• DATA TO USE:
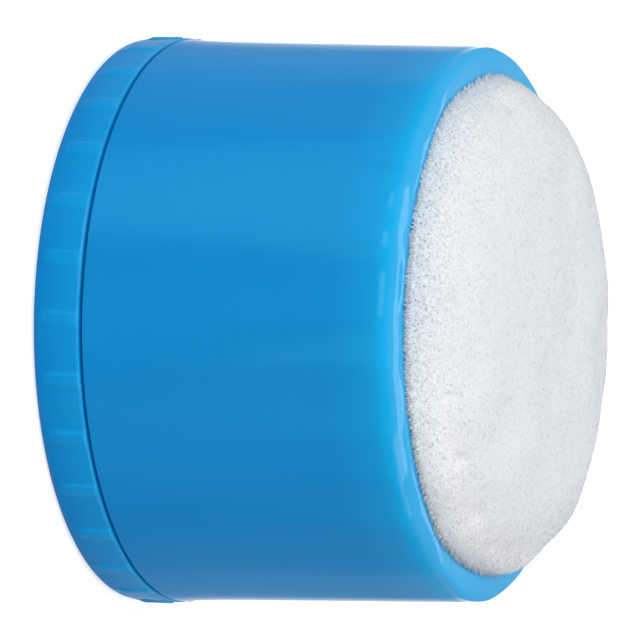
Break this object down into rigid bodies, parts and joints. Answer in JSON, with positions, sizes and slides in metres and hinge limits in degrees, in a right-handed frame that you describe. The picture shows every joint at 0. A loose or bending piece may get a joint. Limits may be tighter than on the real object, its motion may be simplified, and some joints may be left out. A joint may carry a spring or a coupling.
{
  "type": "sponge applicator",
  "caption": "Round hand-held sponge applicator: a tapered plastic cup with a rounded in-turned lip, a domed foam pad in its mouth and a low ribbed screw cap under its base.",
  "frame": {"origin": "centre of the face that the cap rests on", "axes": "+Z along the cup's axis towards the foam; the cap's first grip rib faces -Y"},
  "size_m": [0.0542, 0.0544, 0.0418],
  "materials": {
    "cup_plastic": "satin",
    "cap_plastic": "satin",
    "gasket_rubber": "matte",
    "plate_plastic": "matte",
    "white_foam": "matte"
  },
  "bodies": {
    "cup": {"body_shell": "cup_plastic", "feed_plate": "plate_plastic", "foam_pad": "white_foam"},
    "seal": {"cap_gasket": "gasket_rubber"},
    "cap": {"base_cap": "cap_plastic"}
  },
  "joints": [
    {"name": "cap_travel", "type": "slide", "parent": "cup", "child": "seal", "axis": [0, 0, -1], "range_m": [0, 0.00375]},
    {"name": "cap_turn", "type": "hinge", "parent": "seal", "child": "cap", "pos_m": [0, 0, 0], "axis": [0, 0, -1], "range_deg": [0, 450]}
  ],
  "couplings": [
    {"joint": "cap_travel", "follows": "cap_turn", "m_per_rad": 0.00047746}
  ]
}
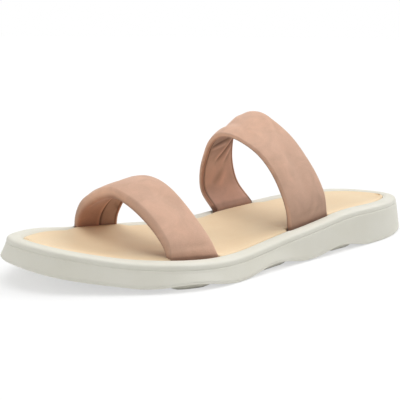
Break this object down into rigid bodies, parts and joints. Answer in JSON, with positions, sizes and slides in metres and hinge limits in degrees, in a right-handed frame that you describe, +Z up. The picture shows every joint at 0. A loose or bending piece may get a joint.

• EXERCISE PROMPT: In the material above, find the lines that contain "shows" and show them.

• SOLUTION:
Break this object down into rigid bodies, parts and joints. Answer in JSON, with positions, sizes and slides in metres and hinge limits in degrees, in a right-handed frame that you describe. The picture shows every joint at 0. A loose or bending piece may get a joint. Limits may be tighter than on the real object, its motion may be simplified, and some joints may be left out. A joint may carry a spring or a coupling.
Break this object down into rigid bodies, parts and joints. Answer in JSON, with positions, sizes and slides in metres and hinge limits in degrees, in a right-handed frame that you describe, +Z up. The picture shows every joint at 0. A loose or bending piece may get a joint.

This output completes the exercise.